> **WORK TO COMPLETE**
Each record is to be printed again precisely as it reads.

> **DATA ROWS**
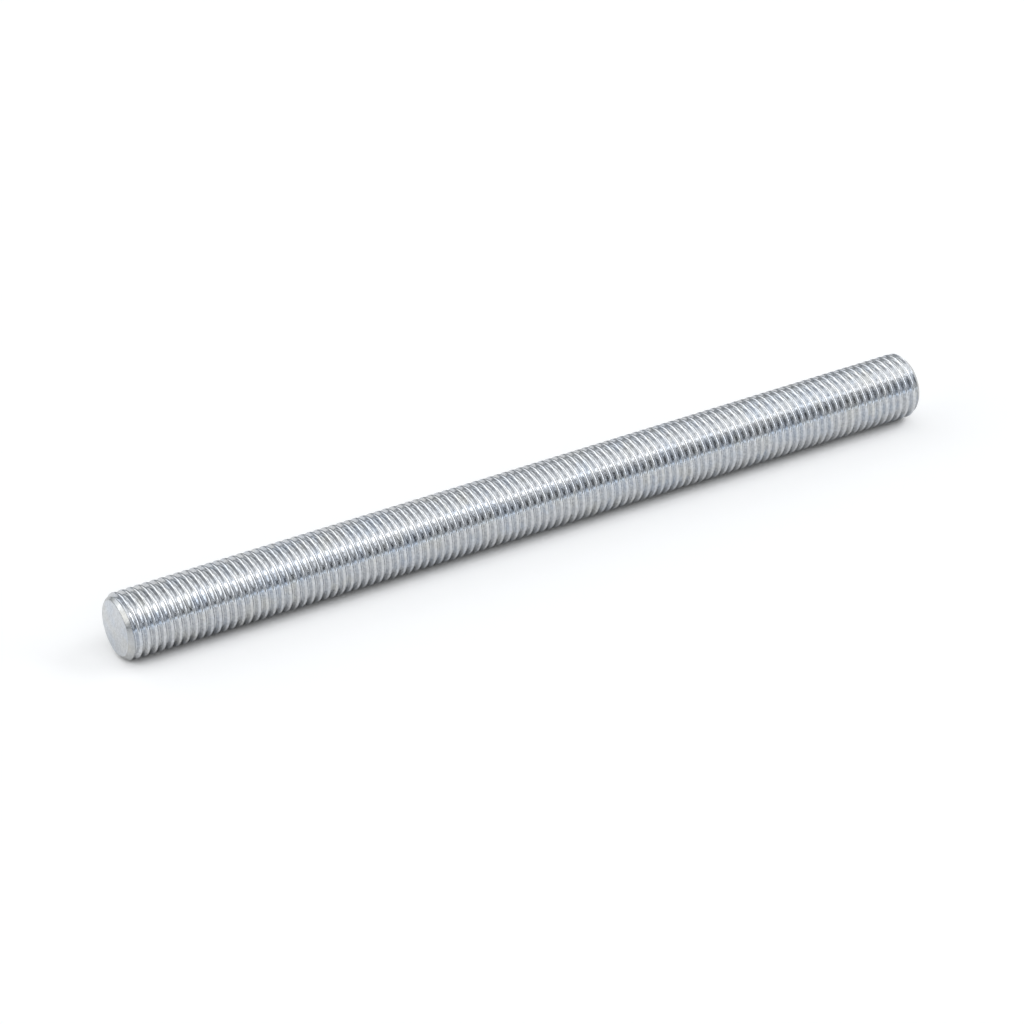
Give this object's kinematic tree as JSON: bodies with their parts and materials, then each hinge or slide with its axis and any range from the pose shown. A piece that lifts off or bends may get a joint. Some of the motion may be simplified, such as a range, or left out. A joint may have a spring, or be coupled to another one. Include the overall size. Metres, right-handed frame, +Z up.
{
  "type": "threaded rod",
  "caption": "Straight steel rod with a metric coarse thread from end to end, flat end faces and a chamfer at each end.",
  "frame": {"origin": "bottom centre of the rod as it lies, on the surface it rests on, under the middle of its length", "axes": "+X along the rod's axis, +Z up; the rod is turned about its own axis only, so +Y and -Y are alike"},
  "size_m": [0.215, 0.016, 0.016],
  "materials": {
    "zinc_plated_steel": "bright zinc plating with a faint blue cast over rolled steel, semi-gloss"
  },
  "bodies": {
    "root": {"rod": "zinc_plated_steel"}
  },
  "joints": []
}
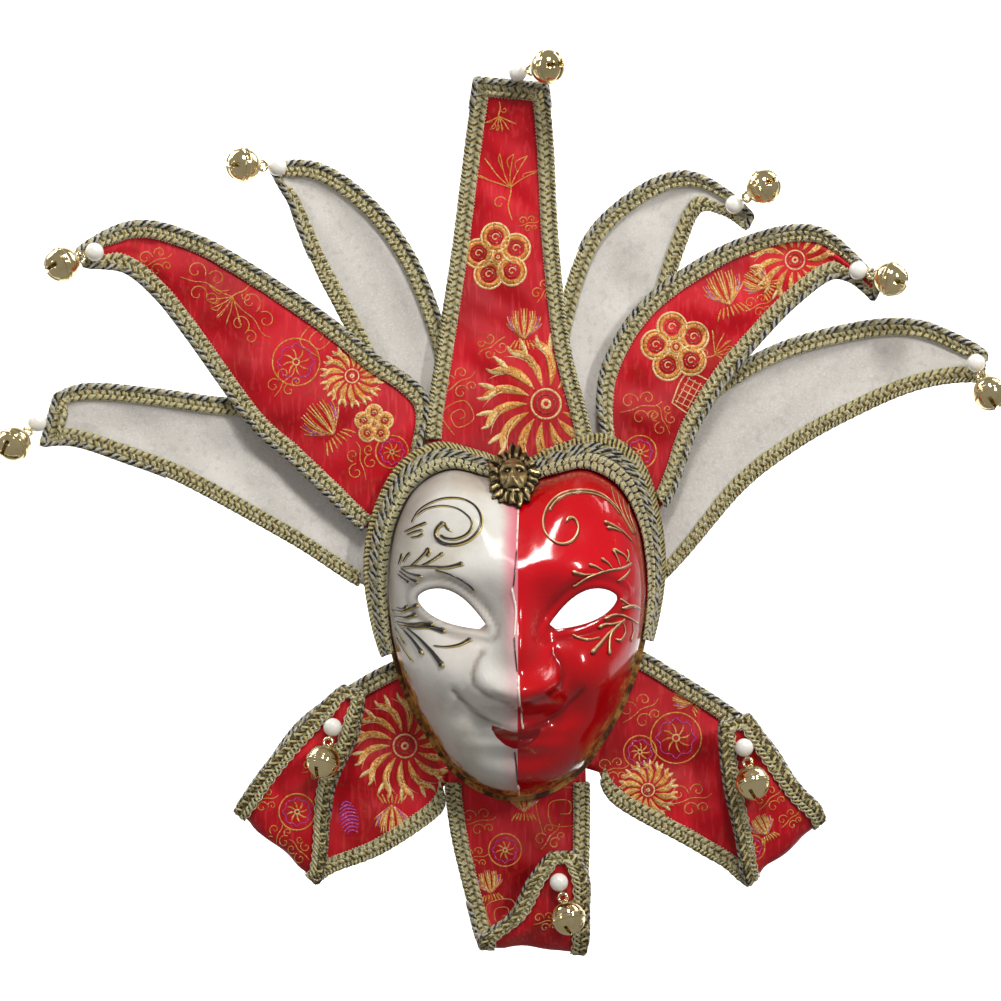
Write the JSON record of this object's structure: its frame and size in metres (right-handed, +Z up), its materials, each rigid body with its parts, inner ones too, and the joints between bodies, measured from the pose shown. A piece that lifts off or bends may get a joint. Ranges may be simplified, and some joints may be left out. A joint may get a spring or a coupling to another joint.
{
  "type": "jester mask",
  "caption": "Full-face carnival jester mask with a moulded two-tone face, fanned cloth points with woven edging, folded lower flaps, bells and pearls.",
  "frame": {"origin": "middle of the face shell's rim plane, where the wearer's face seats", "axes": "+X to the viewer's right when facing the mask, +Z up, -Y the way the mask looks, so +Y points at the wearer"},
  "size_m": [0.5426, 0.0899, 0.49],
  "materials": {
    "face_enamel": "glossy lacquer over a moulded shell, off-white on one half and red on the other",
    "gold_braid": "plaited metallic gold gimp with a twisted black and white cord",
    "bronze": "cast antique bronze with dark hollows",
    "red_brocade": "red satin brocade with woven gold flowers",
    "white_satin": "plain off-white cloth with a slight shimmer",
    "pearl": "pearly coated bead",
    "bell_brass": "bright polished pale gold plating"
  },
  "bodies": {
    "root": {"face_shell": "face_enamel", "forehead_braid": "gold_braid", "lion_brooch": "bronze", "top_point": "red_brocade", "top_point_edging": "gold_braid", "top_point_pearl": "pearl", "top_point_bell": "bell_brass", "upper_left_point": "white_satin", "upper_left_point_edging": "gold_braid", "upper_left_point_pearl": "pearl", "upper_left_point_bell": "bell_brass", "left_point": "red_brocade", "left_point_edging": "gold_braid", "left_point_pearl": "pearl", "left_point_bell": "bell_brass", "lower_left_point": "white_satin", "lower_left_point_edging": "gold_braid", "lower_left_point_pearl": "pearl", "lower_left_point_bell": "bell_brass", "upper_right_point": "white_satin", "upper_right_point_edging": "gold_braid", "upper_right_point_pearl": "pearl", "upper_right_point_bell": "bell_brass", "right_point": "red_brocade", "right_point_edging": "gold_braid", "right_point_pearl": "pearl", "right_point_bell": "bell_brass", "lower_right_point": "white_satin", "lower_right_point_edging": "gold_braid", "lower_right_point_pearl": "pearl", "lower_right_point_bell": "bell_brass", "left_flap": "red_brocade", "left_flap_edging": "gold_braid", "left_flap_pearl": "pearl", "left_flap_bell": "bell_brass", "centre_flap": "red_brocade", "centre_flap_edging": "gold_braid", "centre_flap_pearl": "pearl", "centre_flap_bell": "bell_brass", "right_flap": "red_brocade", "right_flap_edging": "gold_braid", "right_flap_pearl": "pearl", "right_flap_bell": "bell_brass"}
  },
  "joints": []
}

> **RESPONSE**
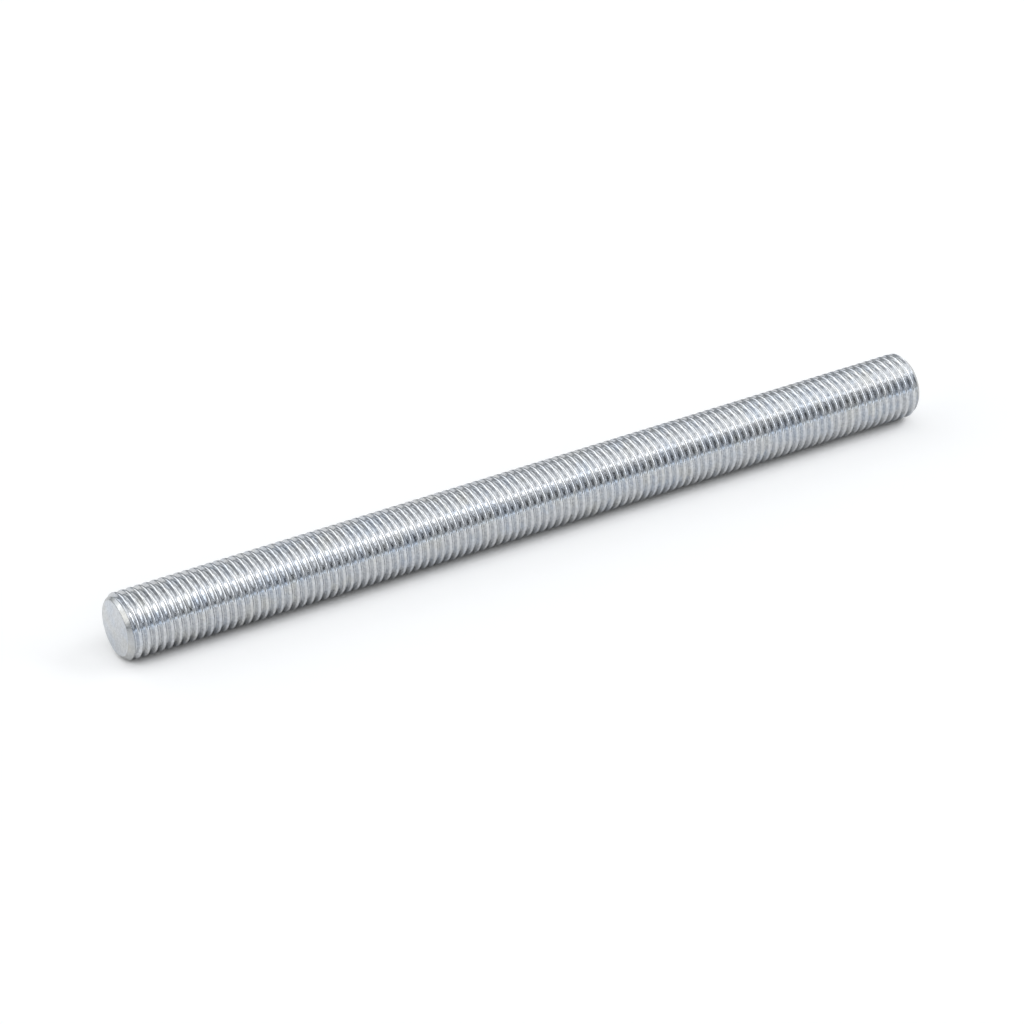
Give this object's kinematic tree as JSON: bodies with their parts and materials, then each hinge or slide with its axis and any range from the pose shown. A piece that lifts off or bends may get a joint. Some of the motion may be simplified, such as a range, or left out. A joint may have a spring, or be coupled to another one. Include the overall size. Metres, right-handed frame, +Z up.
{
  "type": "threaded rod",
  "caption": "Straight steel rod with a metric coarse thread from end to end, flat end faces and a chamfer at each end.",
  "frame": {"origin": "bottom centre of the rod as it lies, on the surface it rests on, under the middle of its length", "axes": "+X along the rod's axis, +Z up; the rod is turned about its own axis only, so +Y and -Y are alike"},
  "size_m": [0.215, 0.016, 0.016],
  "materials": {
    "zinc_plated_steel": "bright zinc plating with a faint blue cast over rolled steel, semi-gloss"
  },
  "bodies": {
    "root": {"rod": "zinc_plated_steel"}
  },
  "joints": []
}
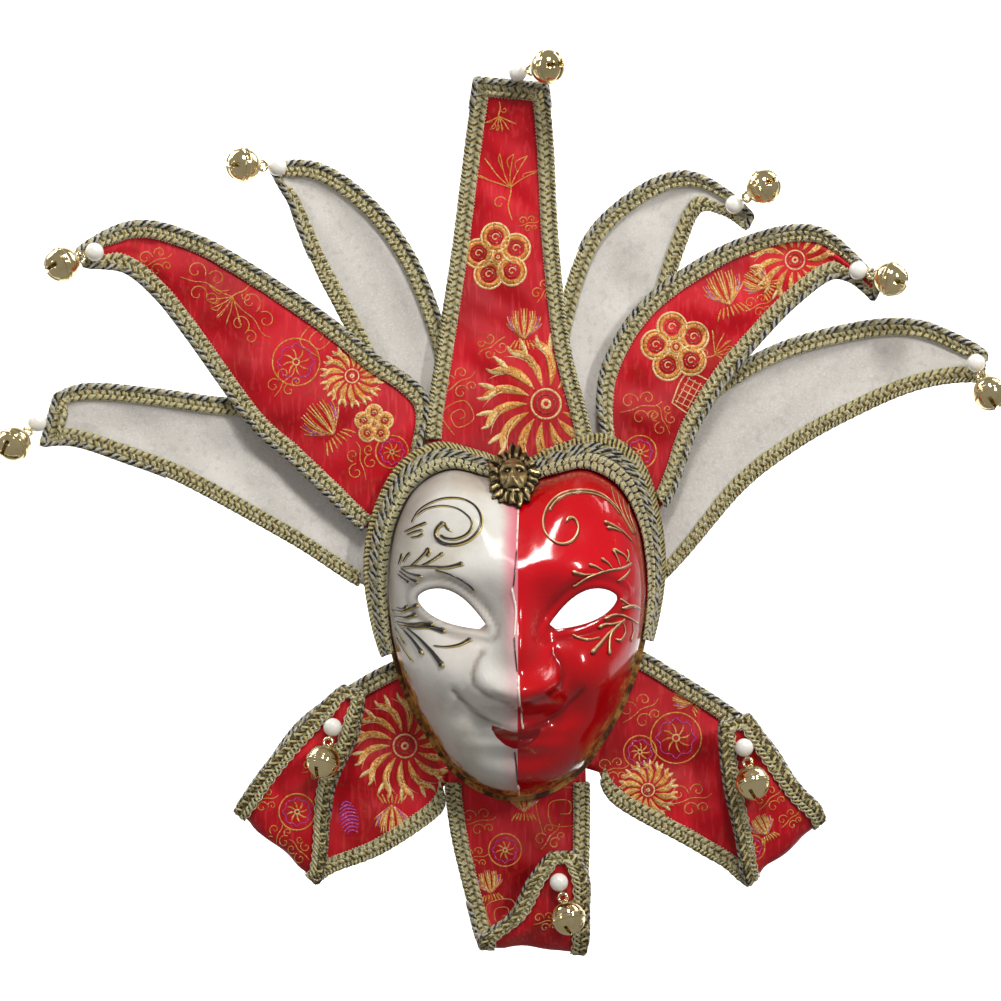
Write the JSON record of this object's structure: its frame and size in metres (right-handed, +Z up), its materials, each rigid body with its parts, inner ones too, and the joints between bodies, measured from the pose shown. A piece that lifts off or bends may get a joint. Ranges may be simplified, and some joints may be left out. A joint may get a spring or a coupling to another joint.
{
  "type": "jester mask",
  "caption": "Full-face carnival jester mask with a moulded two-tone face, fanned cloth points with woven edging, folded lower flaps, bells and pearls.",
  "frame": {"origin": "middle of the face shell's rim plane, where the wearer's face seats", "axes": "+X to the viewer's right when facing the mask, +Z up, -Y the way the mask looks, so +Y points at the wearer"},
  "size_m": [0.5426, 0.0899, 0.49],
  "materials": {
    "face_enamel": "glossy lacquer over a moulded shell, off-white on one half and red on the other",
    "gold_braid": "plaited metallic gold gimp with a twisted black and white cord",
    "bronze": "cast antique bronze with dark hollows",
    "red_brocade": "red satin brocade with woven gold flowers",
    "white_satin": "plain off-white cloth with a slight shimmer",
    "pearl": "pearly coated bead",
    "bell_brass": "bright polished pale gold plating"
  },
  "bodies": {
    "root": {"face_shell": "face_enamel", "forehead_braid": "gold_braid", "lion_brooch": "bronze", "top_point": "red_brocade", "top_point_edging": "gold_braid", "top_point_pearl": "pearl", "top_point_bell": "bell_brass", "upper_left_point": "white_satin", "upper_left_point_edging": "gold_braid", "upper_left_point_pearl": "pearl", "upper_left_point_bell": "bell_brass", "left_point": "red_brocade", "left_point_edging": "gold_braid", "left_point_pearl": "pearl", "left_point_bell": "bell_brass", "lower_left_point": "white_satin", "lower_left_point_edging": "gold_braid", "lower_left_point_pearl": "pearl", "lower_left_point_bell": "bell_brass", "upper_right_point": "white_satin", "upper_right_point_edging": "gold_braid", "upper_right_point_pearl": "pearl", "upper_right_point_bell": "bell_brass", "right_point": "red_brocade", "right_point_edging": "gold_braid", "right_point_pearl": "pearl", "right_point_bell": "bell_brass", "lower_right_point": "white_satin", "lower_right_point_edging": "gold_braid", "lower_right_point_pearl": "pearl", "lower_right_point_bell": "bell_brass", "left_flap": "red_brocade", "left_flap_edging": "gold_braid", "left_flap_pearl": "pearl", "left_flap_bell": "bell_brass", "centre_flap": "red_brocade", "centre_flap_edging": "gold_braid", "centre_flap_pearl": "pearl", "centre_flap_bell": "bell_brass", "right_flap": "red_brocade", "right_flap_edging": "gold_braid", "right_flap_pearl": "pearl", "right_flap_bell": "bell_brass"}
  },
  "joints": []
}